The photography of architecture was a focus at Bryce Wolkowitz Gallery, mostly by Finnish photographers, so you might expect abstraction to come from that Nordic source. My favorites there were by Ola Kolehmainen, who had two pictures of Ricardo Bofill’s housing project, La Muralla Roja, in Alicante, Spain. There’s a dramatic geometry in his Red Staircase #1, in which steps look like a thunderbolt. It makes you think of something Russian from a century ago.  At $17,000 a print in an edition of 6, these pictures were affordable by art market standards.

Shock and Awe, 1937

Shock and Awe, 1937

For historic pictures, and there were many, one of the high points (no pun intended) was the final print in a series of the Zeppelin immolation in the Hindenburg disaster over New Jersey in 1937, which was show at Daniel Blau’s booth.

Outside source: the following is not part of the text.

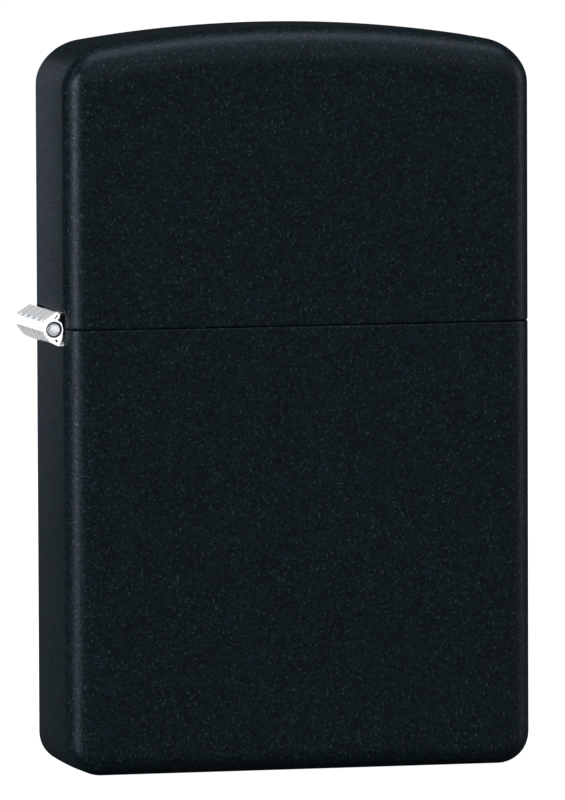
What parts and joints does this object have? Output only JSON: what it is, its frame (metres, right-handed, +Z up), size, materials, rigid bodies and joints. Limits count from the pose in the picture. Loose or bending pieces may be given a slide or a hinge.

Shot by someone nearby, but not too near – you can see the scale of the airship and the fire by looking at the human figures in the picture – the image has an energy in its flames that makes you think of Turner.  It looks like a majestic celebration of light. I could you could describe a volcano that way. The technology of the hydrogen filled balloon, a Titanic in the air – delicately light when it operated property, deadly when a spark came near —  seems primitive enough to make you also think of Jules Verne, although Verne didn’t imagine anything quite so horrific. Technology, and the possibility of those horrors being real, gave the imagination a lot to work with.  It’s the kind of horror that taks you back to the notion of les fleurs du mal, the flowers of evil – beautiful incandescence, differentiated in a way that draws you to it, yet it’s the image of death on a scale that few people witnessed. Let’s not forget that the Zeppelin brining and crashing looks now like a prefiguration of death from the air or death by machine that we would see in the Spanish Civil War, where the Germans who made the Zeppelin would be testing more durable and deadly flying machines.

A Thanksgiving Ceremony in Yunnan Province, by Luo Dan

A discovery for me was new photography from China at the M97 Gallery from Shanghai. There were still images of projections with a pulsating magic reminiscent of shadow puppetry by a young photographer, but the most memorable there were pictures by Luo Dan, shot in a remote Christian community in the mountains of Yunnan province. Luo Dan lived in the region, where he traveled with a portable darkroom. His pictures have the look of 19th century frontier photography.

Rustication to photographs of and by Ai Weiwei at AIPAD were on view at the booth of the AXA Insurance Agency, the major insurer of art. These were Sandy casualties, of which AXA now has a collection of 1000 works damaged in the hurricane, and it is growing. On the front of a one of the photographs is water damage that the artist would have liked – he might have preferred it to have come from a disaster in China. On the reverse of one of the pictures are faint blue lines – instant Cy Twombly.  According to an AXA rep, these pictures are not for sale. What a shame. At least not yet.